Young Druze men have in recent years enlisted in local militia to protect their region from jihadists and the regime's interests.

In July, Selim was among hundreds of other residents who took up arms to pin back IS after a series of attacks that left at least 260 people dead.

During the assault, the deadliest to have hit the Druze community since the start of the war, the jihadists kidnapped about 30 people, mainly women and children.

The last of the surviving hostages were released on 8 November, leading to Assad's demand that the Druze contribute to the national war effort.

"The regime is trying to tell us: it's Daesh or the military service," said Selim, using an acronym for the Islamic State group.

Khattar Abu Diab, a Paris-based professor of political science and a specialist in Druze affairs, said Assad was attempting to intimidate the minority.
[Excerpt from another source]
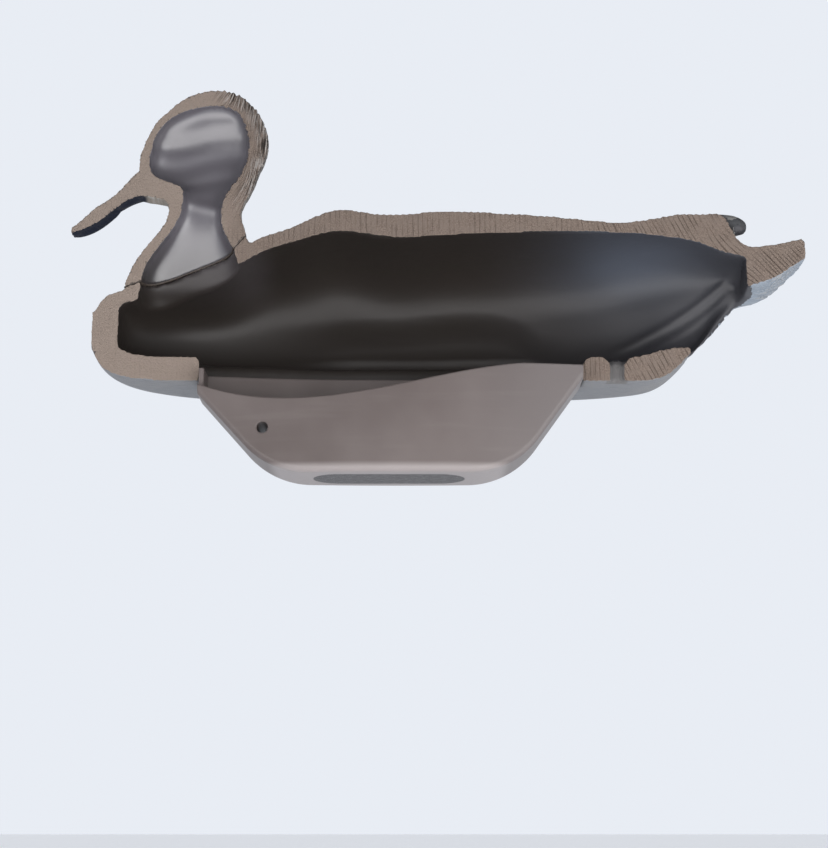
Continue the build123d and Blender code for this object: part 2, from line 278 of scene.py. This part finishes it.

"He wants to use the residents of Suweida as cannon fodder for future battles," he said.

'Punish Suweida'

Suweida was mostly spared by the deadly Syrian conflict and only faced sporadic jihadist attacks they managed to repel.

Residents on several occasions in 2014 besieged detention centres to obtain the release of men who had been rounded up to join the army.

Last week President Bashar al-Assad urged the minority, which accounted for around three percent of Syria's pre-war population, to send its young men to the army

At the time the central government was at its weakest, stretched very thin on many fronts and had humoured the Druze not to risk opening up another.

That level of autonomy now comes at a cost for Suweida, where security is all but guaranteed by the presence of the Syrian police.

Some residents see a deliberate government effort to maintain a level of chaos in the province.

"The regime uses other means to punish Suweida: the Islamic State instead of barrel bombs, crime and disorder instead of arrests," activist Hamam al-Khatib said.

According to the Britain-based Syrian Observatory for Human Rights war monitor, around 30,000 Druze men are liable for military service.

The group's head, Rami Abdel Rahman, alleged that the government told Druze leaders it would remove the IS threat if they promise to support the conscription drive.

IS fighters who had been holding out in the volcanic area of Tulul al-Safa, between Damascus and Suweida, finally retreated last week after heavy regime bombardment and a government-negotiated deal.

Regardless of the agreements being cut in Damascus and by their leaders, Druze youngsters willing to serve in the national army are hard to come by.

"The war just keeps going on... we are not killing machines," said Uday al-Khatib, a 25-year-old Suweida resident.

"Yes, the Suweida youth don't do military service, I'm one of them, but we are the ones who pushed back IS and the army didn't help us," he told AFP in a phone interview.